Starbucks May Be Selling Its Russian Stores To A Rapper And A Restaurateur

As an early economic responder to Russia's invasion of Ukraine, Starbucks announced in March 2022 that it was suspending all business operations in Russia, as noted by NPR. That announcement was a preliminary pause — but now, the coffee giant is leaving for good. After a 15-year brand presence in the country, all 130 stores operated by Starbucks in Russia will make a full exit. And that's not all; the company appears to be making good on its permanent departure commitment by selling the stores to some high-profile individuals.

A Starbucks licensing agreement with the Alshaya Group in Russia employs about 2,000 "green apron partners," explains Reuters. A Starbucks statement released on May 23 indicated those workers would continue to receive salaries along with help transitioning into new jobs. It's unsure at this point whether the 130 Starbucks-branded stores will continue operating as coffee venues — but it's not out of the question, considering the potential new buyers.

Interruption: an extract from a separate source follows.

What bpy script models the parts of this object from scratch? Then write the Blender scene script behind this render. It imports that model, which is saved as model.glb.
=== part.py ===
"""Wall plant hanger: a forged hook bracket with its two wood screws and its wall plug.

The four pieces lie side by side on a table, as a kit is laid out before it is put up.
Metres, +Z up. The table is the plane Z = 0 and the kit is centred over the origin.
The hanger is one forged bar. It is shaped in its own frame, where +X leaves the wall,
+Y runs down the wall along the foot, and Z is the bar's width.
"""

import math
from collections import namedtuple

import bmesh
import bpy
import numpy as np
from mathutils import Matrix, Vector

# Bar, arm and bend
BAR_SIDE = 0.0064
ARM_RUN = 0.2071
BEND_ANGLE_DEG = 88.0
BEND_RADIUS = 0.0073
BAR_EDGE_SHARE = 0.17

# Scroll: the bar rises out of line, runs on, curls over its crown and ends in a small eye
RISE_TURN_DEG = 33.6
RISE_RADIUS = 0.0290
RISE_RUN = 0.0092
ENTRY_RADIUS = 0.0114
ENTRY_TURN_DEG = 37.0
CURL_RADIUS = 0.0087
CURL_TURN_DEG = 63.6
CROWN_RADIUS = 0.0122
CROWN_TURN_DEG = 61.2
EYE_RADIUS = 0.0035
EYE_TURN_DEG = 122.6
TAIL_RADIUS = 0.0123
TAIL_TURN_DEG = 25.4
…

Russian buyer backgrounds in food and music

Restaurateur Anton Pinskiy, owner of multiple food venues in Russia, revealed in mid-July that he is a co-buyer of the Starbucks stores in Russia, along with famous Russian rapper Timati, per Reuters. A reported third partner is the Sindika holding company affiliated with Russian senator Arsen Kanokov. The new partnership will reportedly continue leasing some Starbucks premises but must be fully rebranded with no access to Starbucks products or technology. Starbucks has yet to confirm the sale as of publication.

Rapper Timati, legally named Timur Yunusov, openly claims global ambitions related to the food industry, explains Russia Beyond. His Black Star brand incorporates a clothing line, music recording company, and dozens of restaurants, including Black Star Burgers. Yahoo! reports that Timati has a longtime history of supporting Vladamir Putin's regime, releasing a 2015 song titled "My Best Friend is President Putin."

In addition to Starbucks, at least three more major beverage companies have joined Starbucks in closing Russian operations, including PepsiCo, Coca-Cola, and Heineken, per The New York Times. Additional food-related Russian exits come from McDonald's, Nestlé, Mars, Little Caesars, and Yum Brands, which is transferring ownership of its KFC and Pizza Hut restaurants to local operators.

Starbucks reiterated in a letter to its Russian investors in early March that they strive to never be a mere bystander, vowing to continue humanitarian and economic support for Ukraine, including a $500,000 donation to the World Central Kitchen and the Red Cross.